Elektrik ve manyetik alanlar ile insanların etkileşimleri esas hedef olsa da, çoğu biyolojik araştırma alanlarında çalışmaların çeşitli hayvan türleri üzerinde yürütülmesi daha uygun olmaktadır.
ELF alanlara maruz kalan hayvanlardaki biyolojik etkilerin çoğunluğunun direk ya da dolaylı olarak sinir sistemiyle ilgili olduğu gözlenmiştir. Sinir sistemi, nadiren elektriksel sinyallere uyumlu işlemler ve dokulardan ibarettir. Çevresi ile hayvanın etkileşiminde bu sistem fonksiyonel ve yapısal olarak karmaşıktır.Dış uyarımdan duyum girişinin geçişi, bu gibi bilgilerin merkezi işlemi ve sonuç olarak dışarı götürülen dokunun ve organların canlandırılması gibi etkileşimin temel karakteristikleri ile, ELF maruziyeti ve gözlenen biyolojik sonuçlar arasındaki muhtemel bağlantılar belirlenebilir.

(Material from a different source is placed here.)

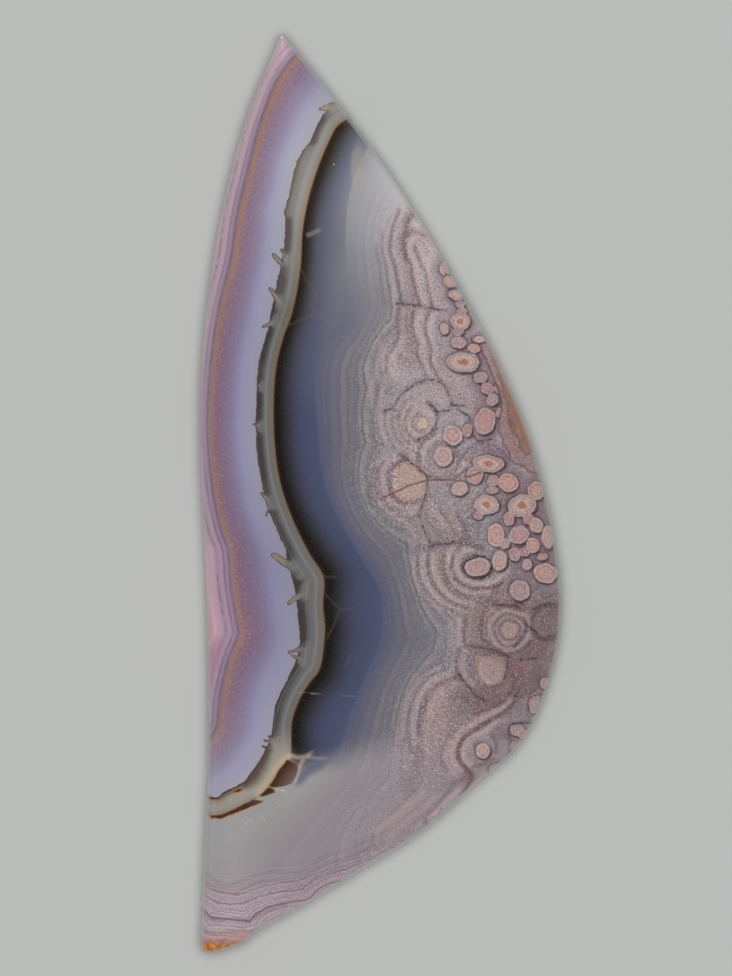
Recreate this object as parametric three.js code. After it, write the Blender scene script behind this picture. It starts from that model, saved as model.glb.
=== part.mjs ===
// A freeform agate cabochon, one piece of stone: a flat back with a chamfered rim, a plain
// girdle wall that leans in at the top, and a low polished face that rises in a rounded
// shoulder and a gentle crown. Millimetres, +Z up. It lies on its back on z = 0, with its
// length along Y, its pointed end at +Y, and the middle of its outline on the Z axis.
import * as THREE from "three";

// Driving dimensions
const THICKNESS = 5.0; // from the back to the top of the crown
const GIRDLE_TOP = 2.6; // height where the wall ends and the face begins
const WALL_LEAN_START = 1.9; // height where the wall starts to lean in
const WALL_LEAN = 0.12; // how far in the wall's top edge is
const BACK_CHAMFER = 0.3; // width and height of the chamfer round the back
const SHOULDER_WIDTH = 1.2; // the rounded shoulder, measured in from the girdle
const SHOULDER_RISE = 0.8;
const FOOT_BOW = 0.08; // how far the short cut at the foot bulges
const CROWN_RISE = THICKNESS - GIRDLE_TOP - SHOULDER_RISE;

// Fineness of the faceted surface
const ROWS = 64; // along the stone
const COLUMNS = 28; // across the face
const EVEN_SHARE = 0.4; // share of even spacing; the rest crowds towards the ends
const ARC_DIVISIONS = 1200; // steps used to measure a side's length
const SIDE_BLEND = 3; // how sharply the distances to the sides meet on the ridge

// The two sides run from the foot of the stone up to its point, and a short cut joins them
// at the foot.
const LEFT_SIDE = [
  [-9.84, -24.99],
  [-9.67, -20.1],
  [-9.44, -15.1],
  [-9.43, -10.1],
  [-9.58, -4.1],
  [-9.82, 0.9],
  [-9.84, 5.9],
  [-9.53, 9.9],
  [-8.97, 13.9],
  [-8.1, 17.9],
  [-7.2, 20.9],
  [-6.23, 23.25],
  [-5.43, 25.15],
];
const RIGHT_SIDE = [
  [-8.97, -25.15],
  [-7.47, -24.57],
  [-6.66, -23.92],
  [-3.9, -22.35],
  [-1.14, -20.66],
  [2.13, -18.59],
  [5.05, -16.08],
  [7.31, -14.09],
  [8.57, -12.09],
  [9.54, -9.09],
  [9.87, -6.09],
  [9.6, -3.09],
  [9.02, -0.09],
  [7.95, 3.56],
  [6.27, 7.47],
  [4.29, 11.25],
  [2.17, 14.91],
  [0.21, 17.91],
  [-1.7, 20.46],
  [-3.63, 22.95],
  [-5.43, 25.15],
];

// Places from 0 to 1 that crowd a little towards both ends.
function spacing(count) {
  const places = [];
  for (let i = 0; i <= count; i++) {
    const even = i / count;
    const crowded = (1 - Math.cos(Math.PI * even)) / 2;
    places.push(EVEN_SHARE * even + (1 - EVEN_SHARE) * crowded);
  }
  return places;
}

// Points on a smooth curve through the given ones, at the given shares of its length.
function sidePoints(corners, places) {
  const curve = new THREE.SplineCurve(
    corners.map(([x, y]) => new THREE.Vector2(x, y)),
  );
  curve.arcLengthDivisions = ARC_DIVISIONS;
  return places.map((place) => curve.getPointAt(place));
}

// The outline as one ring, counter-clockwise seen from above: along the foot, up the right
// side to the point, and down the left side.
function outlineRing(left, right, columnPlaces) {
  const foot = columnPlaces.slice(1, -1).map((place) => {
    const point = left[0].clone().lerp(right[0], place);
    point.y -= FOOT_BOW * Math.sin(Math.PI * place);
    return point;
  });
  const down = left.slice(0, -1).reverse();
  return [...foot, ...right, ...down];
}

// The ring moved in by a distance, with mitred corners.
function insetRing(ring, amount) {
  const count = ring.length;
  return ring.map((point, i) => {
    const before = point.clone().sub(ring[(i + count - 1) % count]).normalize();
    const after = ring[(i + 1) % count].clone().sub(point).normalize();
    const inwards = new THREE.Vector2(
      -before.y - after.y,
      before.x + after.x,
    ).normalize();
    const halfTurn = -before.y * inwards.x + before.x * inwards.y;
    return point.clone().addScaledVector(inwards, amount / halfTurn);
  });
}

function distanceToLine(point, line) {
  let least = Infinity;
  for (let i = 1; i < line.length; i++) {
    const along = line[i].clone().sub(line[i - 1]);
    const offset = point.clone().sub(line[i - 1]);
    const share = THREE.MathUtils.clamp(
      offset.dot(along) / along.lengthSq(),
      0,
      1,
    );
    least = Math.min(least, offset.addScaledVector(along, -share).length());
  }
  return least;
}

// One smooth distance from all three sides, nought on each of them.
function smoothDistance(point, sides) {
  const distances = sides.map((side) => distanceToLine(point, side));
  if (Math.min(...distances) < 1e-6) return 0;
  const sum = distances.reduce((total, d) => total + d ** -SIDE_BLEND, 0);
  return sum ** (-1 / SIDE_BLEND);
}

// Height of the face above the girdle: an elliptic shoulder, and a crown whose slope fades
// out at the ridge.
function faceRise(distance, reach) {
  const s = Math.min(1, distance / SHOULDER_WIDTH);
  const c = Math.min(1, distance / reach);
  return (
    SHOULDER_RISE * Math.sqrt(1 - (1 - s) ** 2) +
    CROWN_RISE * (1 - (1 - c) ** 2)
  );
}

// The closed surface of the stone.
function stoneGeometry() {
  const rowPlaces = spacing(ROWS);
  const columnPlaces = spacing(COLUMNS);
  const ring = outlineRing(
    sidePoints(LEFT_SIDE, rowPlaces),
    sidePoints(RIGHT_SIDE, rowPlaces),
    columnPlaces,
  );
  const vertices = [];
  const triangles = [];

  const addVertex = (point, z) => {
    vertices.push(point.x, point.y, z);
    return vertices.length / 3 - 1;
  };
  const addRing = (points, z) => points.map((point) => addVertex(point, z));
  const joinRings = (lower, upper) => {
    lower.forEach((a, i) => {
      const next = (i + 1) % lower.length;
      triangles.push(a, lower[next], upper[next]);
      triangles.push(a, upper[next], upper[i]);
    });
  };

  // Wall, from the back's rim to the girdle
  const backRing = insetRing(ring, BACK_CHAMFER);
  const faceRing = insetRing(ring, WALL_LEAN);
  const rimLoop = addRing(backRing, 0);
  const lowLoop = addRing(ring, BACK_CHAMFER);
  const leanLoop = addRing(ring, WALL_LEAN_START);
  const girdleLoop = addRing(faceRing, GIRDLE_TOP);
  joinRings(rimLoop, lowLoop);
  joinRings(lowLoop, leanLoop);
  joinRings(leanLoop, girdleLoop);

  // Places in each ring: the foot comes first, then the right side up to the tip
  const footCount = COLUMNS - 1;
  const tipIndex = footCount + ROWS;
  const rightIndex = (row) => footCount + row;
  const leftIndex = (row) => tipIndex + ROWS - row;

  // Back: a fan over the foot, then a strip from side to side
  const footLoop = [
    rimLoop[leftIndex(0)],
    ...rimLoop.slice(0, footCount),
    rimLoop[rightIndex(0)],
  ];
  const fanCentre = rimLoop[leftIndex(1)];
  for (let i = 1; i < footLoop.length; i++)
    triangles.push(fanCentre, footLoop[i], footLoop[i - 1]);
  triangles.push(fanCentre, rimLoop[rightIndex(1)], rimLoop[rightIndex(0)]);
  for (let row = 1; row < ROWS; row++) {
    const [left, right] = [rimLoop[leftIndex(row)], rimLoop[rightIndex(row)]];
    const [nextLeft, nextRight] = [
      rimLoop[leftIndex(row + 1)],
      rimLoop[rightIndex(row + 1)],
    ];
    triangles.push(left, nextRight, right);
    if (nextLeft !== nextRight) triangles.push(left, nextLeft, nextRight);
  }

  // Face: rows from the left side to the right, which share the girdle's vertices
  const sides = [
    faceRing.slice(tipIndex),
    faceRing.slice(footCount, tipIndex + 1),
    [
      faceRing[leftIndex(0)],
      ...faceRing.slice(0, footCount),
      faceRing[rightIndex(0)],
    ],
  ];
  const inner = [];
  for (let row = 1; row < ROWS; row++) {
    const left = faceRing[leftIndex(row)];
    const right = faceRing[rightIndex(row)];
    inner.push(
      columnPlaces
        .slice(1, -1)
        .map((place) => left.clone().lerp(right, place))
        .map((point) => ({ point, distance: smoothDistance(point, sides) })),
    );
  }
  const reach = Math.max(...inner.flat().map(({ distance }) => distance));
  const innerRows = inner.map((cells) =>
    cells.map(({ point, distance }) =>
      addVertex(point, GIRDLE_TOP + faceRise(distance, reach)),
    ),
  );
  const rowLoops = [
    [
      girdleLoop[leftIndex(0)],
      ...girdleLoop.slice(0, footCount),
      girdleLoop[rightIndex(0)],
    ],
  ];
  innerRows.forEach((cells, i) =>
    rowLoops.push([
      girdleLoop[leftIndex(i + 1)],
      ...cells,
      girdleLoop[rightIndex(i + 1)],
    ]),
  );
  for (let row = 1; row < rowLoops.length; row++) {
    const [low, high] = [rowLoops[row - 1], rowLoops[row]];
    for (let i = 1; i < low.length; i++) {
      triangles.push(low[i - 1], low[i], high[i]);
      triangles.push(low[i - 1], high[i], high[i - 1]);
    }
  }
  const last = rowLoops[rowLoops.length - 1];
  for (let i = 1; i < last.length; i++)
    triangles.push(last[i - 1], last[i], girdleLoop[tipIndex]);

  const geometry = new THREE.BufferGeometry();
  geometry.setAttribute(
    "position",
    new THREE.Float32BufferAttribute(vertices, 3),
  );
  geometry.setIndex(triangles);
  geometry.computeVertexNormals();
  return geometry;
}

const agate = new THREE.Mesh(
  stoneGeometry(),
  new THREE.MeshStandardMaterial({
    color: 0x8b8089,
    roughness: 0.2,
    metalness: 0,
  }),
);
agate.name = "agate";

const stone = new THREE.Group();
stone.add(agate);

export default stone;
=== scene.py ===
"""A coyamito agate: one freeform cabochon of banded and orbed stone, lying on its back.

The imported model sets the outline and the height. This script gives the stone its fine
surface, its growth pattern and its polish, and lays it under a camera that looks straight
down. Lengths in the survey of the face are millimetres; every mesh is in metres.
"""

import enum
import logging
import math
from dataclasses import dataclass, field

import bpy
import numpy as np
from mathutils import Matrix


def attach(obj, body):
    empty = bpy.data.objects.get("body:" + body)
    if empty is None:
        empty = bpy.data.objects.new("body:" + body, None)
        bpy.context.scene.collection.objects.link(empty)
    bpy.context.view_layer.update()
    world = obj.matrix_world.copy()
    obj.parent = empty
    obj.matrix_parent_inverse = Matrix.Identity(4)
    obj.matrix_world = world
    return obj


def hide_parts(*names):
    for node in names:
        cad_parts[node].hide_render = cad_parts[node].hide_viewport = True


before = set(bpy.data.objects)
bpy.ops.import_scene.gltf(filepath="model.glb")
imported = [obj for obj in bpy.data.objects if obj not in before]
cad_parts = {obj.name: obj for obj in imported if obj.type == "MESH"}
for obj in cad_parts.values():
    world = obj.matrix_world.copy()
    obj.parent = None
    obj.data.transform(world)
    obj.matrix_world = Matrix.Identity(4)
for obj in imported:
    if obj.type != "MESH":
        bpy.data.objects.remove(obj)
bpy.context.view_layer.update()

LOG = logging.getLogger("agate")
MM = 0.001
NODE = "agate"
BODY = "root"

Point = tuple[float, float]
Line = tuple[Point, ...]
Colour = tuple[int, int, int]
Stops = tuple[tuple[float, Colour], ...]
Levels = tuple[tuple[float, float], ...]
Span = tuple[float, float]
Chains = tuple[list[int], list[int]]
Ends = tuple[np.ndarray, np.ndarray]
Socket = bpy.types.NodeSocket

# The survey of the face was read from a zero this far off the middle of the outline
SURVEY_SHIFT: Point = (0.03, -0.09)
# Least values that keep a division sound
LEAST_SQUARE = 1e-12
LEAST_GAP = 1e-3


# Plane geometry


def shifted(points: Line) -> np.ndarray:
    """Survey points as an array in the stone's own frame."""
    return np.array(points, dtype=float) + np.array(SURVEY_SHIFT)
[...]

İlk deneysel çalışmalarda, sinir sistemi fonksiyonu ile ilgili olan davranışlar öncelikle gözlenmiş ve ara sıra da sinir sistemi parametreleri ölçülmüştür. 1970'lerin sonlarındaki ELF maruziyetin sinir sistemi fonksiyonları üzerindeki etkisi çalışmaları, genel olarak üç kategoride sınıflandırılabilir; aktivitenin değerlendirilmesi ya da irkilme-tepki davranışı, stres ile ilgili hormonların değerlendirilmesi (corticosteroidler gibi), merkezi sistem cevaplarının genel ölçümleri (EEG ve ana tepki süreleri gibi).
Canlı organizmaların metabolizma ve fonksiyonların statik olmadan uzak yani dinamik olduğu gösterilmiştir. Bu dinamiklerin ana elemanları değişken frekanslı endogeneous (örneğin: ultradian, circadian ve infradian) ritimlerdir. Dış etkilere bağlı olarak büyüyen çevresel etkileyici olaylara cevap veren bu biyolojik ritimler, genellikle phase-locked ritimlerinin bir kompleks karışımıdır ve organizmanın fizyolojik ve psikolojik oluşumu üzerinde önemli etkileri vardır. Biokimyasal işlemler, hücrelerle ilgili bağlantılar ve fonksiyonel sistemler, çevreye tepki olarak bütün sisteme etki eden endogenous ritimler ile ilgili dolaylı anlatımlar vardır. Bu ritimler altında uzuvların görevini yapmaması esaslı olarak organizmanın bozulması ve biyolojik etkilerin değişimini gösterir. Araştırmaların çoğu doğal biyolojik ritimler üzerinde ELF elektromanyetik alanların etkisini araştırmaya yöneliktir. 1983'te yapılan bir araştırmada 60 Hz elektrik alanlara maruz bırakılan sıçan ve farelerde hem circadian ve hem de ultradian ritimler araştırmak için metabolik indikatörler kullanıldı.Sonuçta, sıçanlar üzerinde maruziyetin etkisi görülmedi, fakat erkek farelerde oxidative metabolizmanın ritimleri ve aktivitesi maruziyet ile faz kaymasının olabileceği görüldü.
Bir başka araştırmada, sıçanlarda indolaminlerin ve enzimlerin üretiminin ölçümü ile circadian aktivitenin görünüşü araştırıldı. 1.5....40 kV/m elektrik alana maruz bırakılan sıçanlarda beyin epifizinde melatonin ve biosynthetic enzimlerin artışında önemli azalma gözlenmiştir. Sıçan ve farelerde nocturnal beyin bileşimlerinin dönel manyetik alanlara duyarlı olduğu saptanmıştır.